I left the Fresno with the prospect of at least being able to arrest hostilities until the commissioners (of whose appointment I had then heard) should arrive. In the mean time I visited the rancheria, or villages, of other surrounding tribes. They all professed great friendship for the Americans, when at the snme time they contemplated hostilities, as I had before been secretly informed. I of course conferred with them in such manner as seemed to me best calculated to arrest their designs. My efforts, however, were of no avail, as there was doubtless a general understanding among the Indias tribes that they should commence a predatory war, at an appointed time, all along the valley of the San Joaquin, if not allong the entire base of the Sierra Nevada, from the northern to the southern boundary of the State. As an evidence of this, murders and robberies were committed simultaneously at various points.

The first serious depredations committed in this region were on the Fresno, and in thc very camp which I had but a few days before left. On tho 17th of December about five hundred Indians assembled at the
camp on the Fresno, and murdered Mr. Savage's clerk and two other men-one alone escaping, through the efforts of the chief: I was then at the Mariposa. Soon after heariug of this outbreak we also discovered
that all of the Indians in that vincinity had suddenly disappeared. Every day brought news of thefts and murders in various parts of the valley. This established beyond doubt the fact that a general hostility existed. I had obtained information that the Indians declared open war upon the whites, and every day's report confirmed the fact.

On the 20th day of December I left the Mariposa, with thirty-five men, to bury the murdered men on the Fresno, and, if possible, to punish the Indians. We expected to meet them there, not only in considerable numbers, but to some extent fortfied. Our force being small, we thought it necessary to take them by surprise. In order to do so, we must travel all night, which we did, and reached the Fresno about daylight, but found no Indians there. The destruction of property, however, and the bodies of the dead before us, filled with arrows, presented a horrid scene. We immediately proceeded to inter the remains of the deceased. Our force being small, we concluded not to pursue the Indians further into the mountains, but to return that evening on our way back to the Mariposa. This determination was perhaps
fortunate for us, as I have since learned the Indians were not far distant, knew of our arrival, and intended to attack us that night, had we remained upon the ground.

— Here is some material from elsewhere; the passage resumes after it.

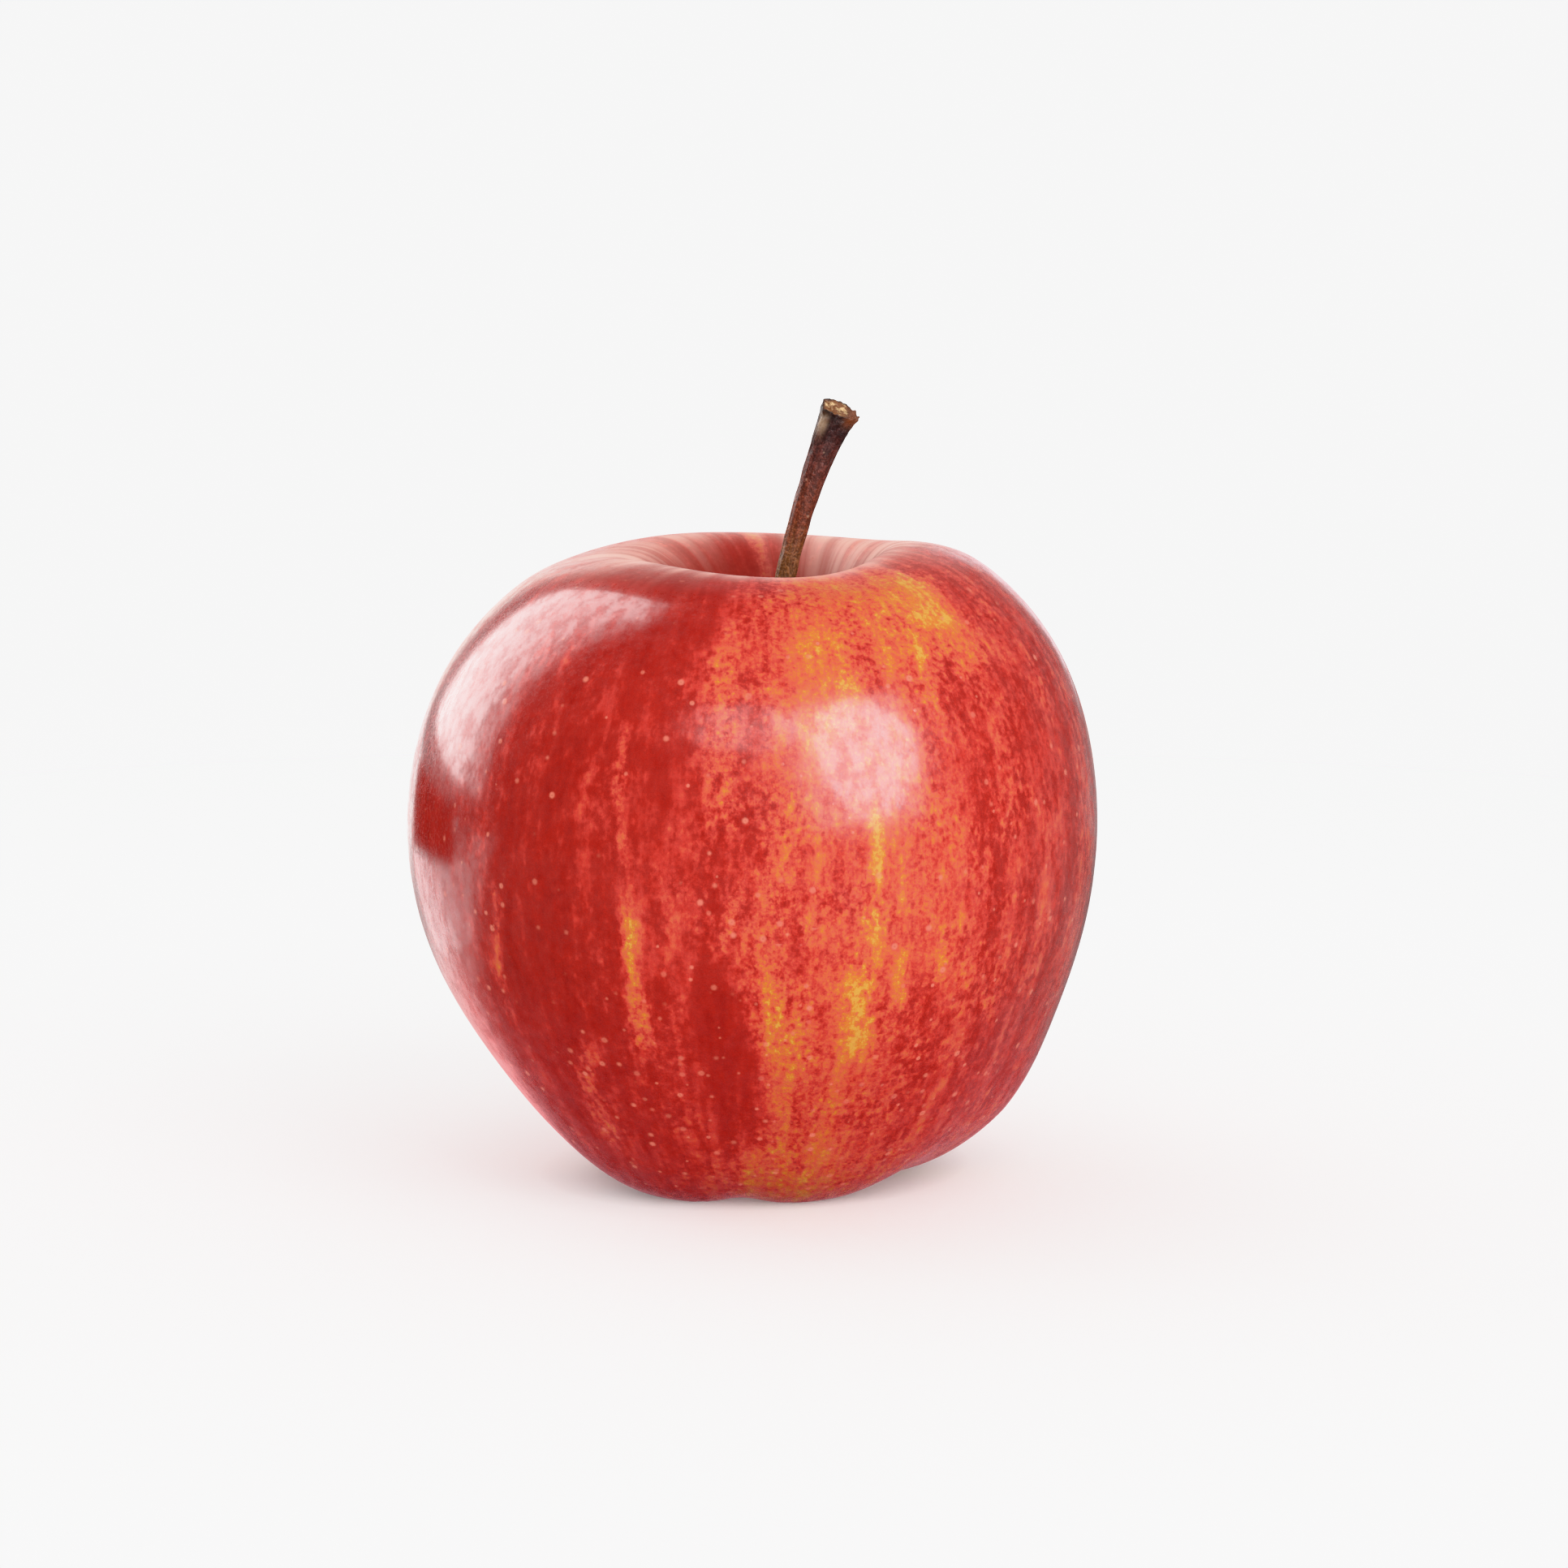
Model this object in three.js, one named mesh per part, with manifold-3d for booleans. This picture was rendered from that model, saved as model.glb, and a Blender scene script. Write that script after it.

On reaching the Mariposa we learned that most of the Indians in the valley had hurriedly taken their women and children to the mountains. This is always looked upon as a sure indication of hostility. 

Knowing the meagre force of United States troops here, and having no authority to call upon them, I immediately repaired to the seat of government to ask aid from the State. 

My communication to the governor (a copy of which I herewith transmit) was laid hefore the legislature, and that body acted as promptly as possible in furnishing aid and protection to the mining region
of this country. Two hundred volunteers, under authority of the State, are at this time encamped within a few miles of this place. They are ordered by the governor to await the arrival of the commissioners,
who desire to make an effort for peace before opening the campaign. I have been in company with tne commissioners for the last few days, during which time we met several of the more friendly Indians, of the few who yet remain in the valley. Some of them have been induced to go to the mountains for the purpose of inducing the wild tribes to meet the commissioners near this point. I fear, however, even if they can be induced to come in, which I doubt, no good can be accomplished with the hostile Indians until they are severely dealt with. In the first place, they are entirely ignorant as to the strength of the Americans. So rapidly have the whites emigrated into this country, that but few of the mountain Indians have any idea of their number.They see the miners among them, and believe the whites have moved their camps from their old camping grounds upon their own. Others, who know something of the numbers in various towns and cities here, look upon San Francisco, Sacramento, and the United States, as about the same size. The commissioners entertained some hopes of effecting a peace, but I am satisfied that nothing can be done, for some time to come, with many of the mountain tribes. They are now in the valleys and canons of the mountains, living on animals and provisions plundered from the whites, and if not subdued before the snows leave the Sierre Nevada, they will doubtless give the government much trouble, and in all probability a protracted war.

Again: if a treaty could be effected, my opinion is, it will not be respected by either Indians or Americans. The Indians are notoriously treacherous and thievish, and doubtless will continue their depredations. On the other hand, many of the whites in this region have lost either property or friends by the Indians, and openly declare they will shoot down any and all Indians they meet with, whether a treaty be made or not.

There is one way, and one alone, by which peace can be maintained between the whites and the Indians here; and that is, by establishing a line of small fortifications along the valley of the San Joaquin. 
Let the Indian agent of such district reside at a post of this kind, and punish the white man who murders an Indian, as promptly as an Indian who would commit the same crime. In my opinion, about five posts of this kind, with from ten to twenty soldiers and a few extra stands of arms, would be sufficient to maintain order and peace throughout this border. Some such regulation, under the present state of society here, is, in my opinion, indispensable.

I have obtained some of the Indian languages of the San Joaquin valley, and other matters of interest, which I will transmit with the present mail.

I have the honor to remain, your most obedient servant, &c.,

Hon. L. LEA,
Commissioner of Indian Affairs, Washington City.